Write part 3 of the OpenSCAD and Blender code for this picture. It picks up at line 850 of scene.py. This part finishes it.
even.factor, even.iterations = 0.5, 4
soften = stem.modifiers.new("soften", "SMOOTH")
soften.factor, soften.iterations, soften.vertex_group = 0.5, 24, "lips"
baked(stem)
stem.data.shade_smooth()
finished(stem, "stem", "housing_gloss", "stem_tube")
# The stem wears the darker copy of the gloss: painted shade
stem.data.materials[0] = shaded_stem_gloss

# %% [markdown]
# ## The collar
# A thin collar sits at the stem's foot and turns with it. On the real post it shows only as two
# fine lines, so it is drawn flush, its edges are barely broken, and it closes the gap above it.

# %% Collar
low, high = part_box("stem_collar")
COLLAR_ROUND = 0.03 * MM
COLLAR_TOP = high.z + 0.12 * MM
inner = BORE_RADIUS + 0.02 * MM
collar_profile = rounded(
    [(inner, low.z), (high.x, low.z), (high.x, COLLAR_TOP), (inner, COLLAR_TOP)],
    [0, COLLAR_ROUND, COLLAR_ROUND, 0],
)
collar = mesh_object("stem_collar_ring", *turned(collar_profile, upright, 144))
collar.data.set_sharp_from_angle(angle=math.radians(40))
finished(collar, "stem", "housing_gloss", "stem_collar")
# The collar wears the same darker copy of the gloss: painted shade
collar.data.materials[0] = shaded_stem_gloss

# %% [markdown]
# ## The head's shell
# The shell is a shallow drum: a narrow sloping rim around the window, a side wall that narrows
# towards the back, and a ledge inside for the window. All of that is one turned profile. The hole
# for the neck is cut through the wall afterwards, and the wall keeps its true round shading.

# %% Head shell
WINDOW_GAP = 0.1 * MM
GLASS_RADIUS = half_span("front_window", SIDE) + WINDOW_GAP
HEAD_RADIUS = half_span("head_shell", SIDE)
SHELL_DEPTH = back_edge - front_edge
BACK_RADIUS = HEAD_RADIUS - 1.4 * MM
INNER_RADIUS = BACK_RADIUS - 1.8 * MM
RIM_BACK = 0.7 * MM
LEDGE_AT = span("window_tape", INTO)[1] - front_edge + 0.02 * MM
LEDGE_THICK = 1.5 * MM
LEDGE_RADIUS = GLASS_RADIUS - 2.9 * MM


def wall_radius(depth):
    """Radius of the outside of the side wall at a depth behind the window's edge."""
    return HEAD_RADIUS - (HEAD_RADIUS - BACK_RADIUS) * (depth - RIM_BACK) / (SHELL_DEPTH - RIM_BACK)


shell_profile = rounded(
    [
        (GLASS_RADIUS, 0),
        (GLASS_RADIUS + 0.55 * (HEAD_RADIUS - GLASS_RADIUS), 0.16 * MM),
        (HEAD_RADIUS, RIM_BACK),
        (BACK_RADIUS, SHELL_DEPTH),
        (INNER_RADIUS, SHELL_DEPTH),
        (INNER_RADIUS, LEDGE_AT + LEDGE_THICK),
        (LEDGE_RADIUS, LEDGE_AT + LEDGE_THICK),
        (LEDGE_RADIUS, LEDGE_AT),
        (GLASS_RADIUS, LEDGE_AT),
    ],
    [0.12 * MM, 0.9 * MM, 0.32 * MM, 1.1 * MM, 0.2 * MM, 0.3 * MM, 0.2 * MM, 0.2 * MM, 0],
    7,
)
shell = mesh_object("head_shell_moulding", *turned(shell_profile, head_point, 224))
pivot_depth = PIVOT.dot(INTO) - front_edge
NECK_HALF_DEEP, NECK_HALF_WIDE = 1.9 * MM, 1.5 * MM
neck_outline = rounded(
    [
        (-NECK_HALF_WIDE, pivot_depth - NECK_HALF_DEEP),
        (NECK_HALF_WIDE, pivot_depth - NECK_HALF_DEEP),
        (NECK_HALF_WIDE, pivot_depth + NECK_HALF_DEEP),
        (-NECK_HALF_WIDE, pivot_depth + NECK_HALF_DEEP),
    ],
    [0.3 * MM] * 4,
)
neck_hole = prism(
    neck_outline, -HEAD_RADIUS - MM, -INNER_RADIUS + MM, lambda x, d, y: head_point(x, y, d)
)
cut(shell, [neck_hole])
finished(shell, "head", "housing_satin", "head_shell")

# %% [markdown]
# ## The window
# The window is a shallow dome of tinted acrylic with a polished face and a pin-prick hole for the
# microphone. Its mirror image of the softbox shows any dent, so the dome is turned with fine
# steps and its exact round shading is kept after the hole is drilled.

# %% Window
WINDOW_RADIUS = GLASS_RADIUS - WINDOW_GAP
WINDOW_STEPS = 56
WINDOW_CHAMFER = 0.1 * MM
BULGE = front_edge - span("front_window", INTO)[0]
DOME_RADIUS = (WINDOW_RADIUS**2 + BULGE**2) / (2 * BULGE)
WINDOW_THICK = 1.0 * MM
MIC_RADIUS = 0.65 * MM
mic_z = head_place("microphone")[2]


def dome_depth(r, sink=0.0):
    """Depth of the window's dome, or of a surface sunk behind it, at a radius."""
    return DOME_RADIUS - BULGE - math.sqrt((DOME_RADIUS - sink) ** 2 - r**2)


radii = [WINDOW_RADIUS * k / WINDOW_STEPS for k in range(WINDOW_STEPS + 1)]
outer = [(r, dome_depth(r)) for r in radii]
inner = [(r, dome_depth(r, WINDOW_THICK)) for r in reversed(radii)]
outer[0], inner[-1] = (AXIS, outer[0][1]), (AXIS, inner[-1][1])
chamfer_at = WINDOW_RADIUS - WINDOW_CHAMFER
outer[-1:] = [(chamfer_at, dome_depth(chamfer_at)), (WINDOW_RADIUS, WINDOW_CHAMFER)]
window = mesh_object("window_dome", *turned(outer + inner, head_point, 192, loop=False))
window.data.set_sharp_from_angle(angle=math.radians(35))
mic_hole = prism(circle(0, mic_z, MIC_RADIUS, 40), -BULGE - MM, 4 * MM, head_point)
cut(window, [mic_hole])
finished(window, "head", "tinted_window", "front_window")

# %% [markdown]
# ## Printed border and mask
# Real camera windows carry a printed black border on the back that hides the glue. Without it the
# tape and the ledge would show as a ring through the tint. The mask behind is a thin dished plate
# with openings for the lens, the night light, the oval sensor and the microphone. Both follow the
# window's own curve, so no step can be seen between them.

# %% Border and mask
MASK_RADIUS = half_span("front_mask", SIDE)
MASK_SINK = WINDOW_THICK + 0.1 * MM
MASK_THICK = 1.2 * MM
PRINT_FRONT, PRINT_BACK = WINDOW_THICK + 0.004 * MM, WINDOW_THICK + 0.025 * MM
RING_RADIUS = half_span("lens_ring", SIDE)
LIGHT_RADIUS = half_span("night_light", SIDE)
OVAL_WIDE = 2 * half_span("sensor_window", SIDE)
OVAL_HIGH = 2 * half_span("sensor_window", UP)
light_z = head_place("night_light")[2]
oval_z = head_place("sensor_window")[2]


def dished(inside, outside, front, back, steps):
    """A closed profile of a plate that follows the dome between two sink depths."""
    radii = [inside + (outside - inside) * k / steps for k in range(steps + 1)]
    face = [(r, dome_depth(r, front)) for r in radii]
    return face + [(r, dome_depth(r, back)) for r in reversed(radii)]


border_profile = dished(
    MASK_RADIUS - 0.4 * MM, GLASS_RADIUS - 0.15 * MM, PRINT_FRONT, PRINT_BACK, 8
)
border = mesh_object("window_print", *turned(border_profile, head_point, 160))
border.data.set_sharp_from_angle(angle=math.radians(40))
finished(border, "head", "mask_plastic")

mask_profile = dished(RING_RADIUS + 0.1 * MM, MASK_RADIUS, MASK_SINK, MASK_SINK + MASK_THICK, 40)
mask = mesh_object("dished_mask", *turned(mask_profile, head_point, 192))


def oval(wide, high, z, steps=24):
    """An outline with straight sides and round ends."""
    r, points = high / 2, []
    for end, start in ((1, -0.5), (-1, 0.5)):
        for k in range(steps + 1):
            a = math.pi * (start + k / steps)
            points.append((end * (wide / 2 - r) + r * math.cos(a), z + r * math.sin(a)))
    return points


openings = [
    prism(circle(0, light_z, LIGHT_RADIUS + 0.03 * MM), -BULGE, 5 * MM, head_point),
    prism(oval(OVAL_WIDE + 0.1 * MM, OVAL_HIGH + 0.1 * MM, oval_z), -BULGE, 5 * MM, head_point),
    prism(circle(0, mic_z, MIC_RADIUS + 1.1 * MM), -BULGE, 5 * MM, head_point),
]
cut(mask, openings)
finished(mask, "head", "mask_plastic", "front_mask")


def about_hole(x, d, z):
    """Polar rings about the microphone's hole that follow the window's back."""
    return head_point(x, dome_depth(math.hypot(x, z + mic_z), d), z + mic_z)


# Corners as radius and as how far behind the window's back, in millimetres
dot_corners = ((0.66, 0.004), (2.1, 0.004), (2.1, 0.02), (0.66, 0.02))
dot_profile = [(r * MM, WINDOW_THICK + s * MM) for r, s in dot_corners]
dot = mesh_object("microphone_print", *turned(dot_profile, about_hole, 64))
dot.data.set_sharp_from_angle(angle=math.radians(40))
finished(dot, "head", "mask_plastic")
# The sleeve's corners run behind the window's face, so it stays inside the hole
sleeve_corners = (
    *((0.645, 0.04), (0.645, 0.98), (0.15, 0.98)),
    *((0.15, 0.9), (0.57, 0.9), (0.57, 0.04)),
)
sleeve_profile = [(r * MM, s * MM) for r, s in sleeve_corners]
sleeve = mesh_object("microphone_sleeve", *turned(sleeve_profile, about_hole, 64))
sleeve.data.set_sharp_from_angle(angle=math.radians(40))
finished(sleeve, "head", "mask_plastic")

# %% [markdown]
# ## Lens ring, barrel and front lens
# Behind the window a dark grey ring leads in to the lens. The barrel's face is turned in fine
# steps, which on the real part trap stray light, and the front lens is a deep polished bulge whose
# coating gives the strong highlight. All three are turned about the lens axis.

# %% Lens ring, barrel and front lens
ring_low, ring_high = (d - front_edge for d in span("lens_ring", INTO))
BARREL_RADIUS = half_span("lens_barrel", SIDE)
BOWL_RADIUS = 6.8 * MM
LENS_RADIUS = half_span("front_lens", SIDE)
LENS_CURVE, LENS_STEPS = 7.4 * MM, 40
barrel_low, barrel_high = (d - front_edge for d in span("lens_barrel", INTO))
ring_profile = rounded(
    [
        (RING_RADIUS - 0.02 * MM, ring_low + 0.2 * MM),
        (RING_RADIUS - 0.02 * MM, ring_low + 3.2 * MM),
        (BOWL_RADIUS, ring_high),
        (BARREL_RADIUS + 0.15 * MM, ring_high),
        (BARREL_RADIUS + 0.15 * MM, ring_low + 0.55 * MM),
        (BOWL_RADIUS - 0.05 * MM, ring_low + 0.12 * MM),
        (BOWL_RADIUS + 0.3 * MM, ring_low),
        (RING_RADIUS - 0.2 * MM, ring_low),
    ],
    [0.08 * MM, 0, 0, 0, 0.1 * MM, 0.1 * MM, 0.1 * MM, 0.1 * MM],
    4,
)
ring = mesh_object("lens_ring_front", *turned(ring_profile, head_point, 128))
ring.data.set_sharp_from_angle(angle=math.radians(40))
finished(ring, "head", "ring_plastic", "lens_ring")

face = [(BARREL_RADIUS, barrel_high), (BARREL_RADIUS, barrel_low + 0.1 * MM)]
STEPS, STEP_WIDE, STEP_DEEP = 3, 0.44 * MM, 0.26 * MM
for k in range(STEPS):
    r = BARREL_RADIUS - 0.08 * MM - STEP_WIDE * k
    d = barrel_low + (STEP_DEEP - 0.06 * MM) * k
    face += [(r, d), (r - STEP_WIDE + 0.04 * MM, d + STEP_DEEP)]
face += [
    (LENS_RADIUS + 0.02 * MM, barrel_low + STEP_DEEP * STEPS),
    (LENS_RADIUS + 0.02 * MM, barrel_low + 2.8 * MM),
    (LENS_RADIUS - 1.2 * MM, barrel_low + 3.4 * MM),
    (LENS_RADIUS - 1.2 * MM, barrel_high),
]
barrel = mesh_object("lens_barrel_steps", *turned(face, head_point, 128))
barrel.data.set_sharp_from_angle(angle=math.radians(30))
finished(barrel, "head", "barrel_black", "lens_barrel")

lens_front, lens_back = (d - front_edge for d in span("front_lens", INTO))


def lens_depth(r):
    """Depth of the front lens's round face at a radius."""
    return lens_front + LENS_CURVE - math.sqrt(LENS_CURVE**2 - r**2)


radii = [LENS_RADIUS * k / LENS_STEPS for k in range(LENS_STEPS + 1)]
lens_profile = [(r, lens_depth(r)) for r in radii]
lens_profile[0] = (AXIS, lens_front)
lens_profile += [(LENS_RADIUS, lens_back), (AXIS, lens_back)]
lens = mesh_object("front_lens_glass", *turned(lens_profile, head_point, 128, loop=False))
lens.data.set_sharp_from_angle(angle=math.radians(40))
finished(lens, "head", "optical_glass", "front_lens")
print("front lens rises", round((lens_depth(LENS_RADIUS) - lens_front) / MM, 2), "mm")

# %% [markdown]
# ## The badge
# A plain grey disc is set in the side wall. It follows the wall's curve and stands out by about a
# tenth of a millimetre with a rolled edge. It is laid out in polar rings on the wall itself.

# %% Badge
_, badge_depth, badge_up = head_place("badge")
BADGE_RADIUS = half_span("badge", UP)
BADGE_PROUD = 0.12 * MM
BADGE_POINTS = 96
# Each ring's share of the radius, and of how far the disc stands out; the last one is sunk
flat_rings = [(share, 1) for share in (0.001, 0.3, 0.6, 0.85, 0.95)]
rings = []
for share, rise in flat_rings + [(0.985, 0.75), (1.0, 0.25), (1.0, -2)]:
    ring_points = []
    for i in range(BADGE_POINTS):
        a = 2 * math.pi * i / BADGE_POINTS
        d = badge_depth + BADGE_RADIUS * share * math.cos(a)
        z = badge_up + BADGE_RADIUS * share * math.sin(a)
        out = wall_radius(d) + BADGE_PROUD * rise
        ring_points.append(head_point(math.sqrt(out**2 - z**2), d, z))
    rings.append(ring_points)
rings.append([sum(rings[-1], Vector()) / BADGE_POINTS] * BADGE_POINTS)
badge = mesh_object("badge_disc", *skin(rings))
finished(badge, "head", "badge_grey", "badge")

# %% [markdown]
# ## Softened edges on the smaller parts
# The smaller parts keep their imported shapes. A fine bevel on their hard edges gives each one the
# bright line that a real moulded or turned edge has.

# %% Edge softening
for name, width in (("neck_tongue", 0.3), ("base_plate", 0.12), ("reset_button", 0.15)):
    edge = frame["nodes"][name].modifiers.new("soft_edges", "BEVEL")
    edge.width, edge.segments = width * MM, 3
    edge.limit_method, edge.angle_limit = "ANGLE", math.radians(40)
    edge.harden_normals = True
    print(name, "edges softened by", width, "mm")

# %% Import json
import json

........

Problem statement
Each line that contains the word "smaller" counts toward the total; give only that total.

Expected output
2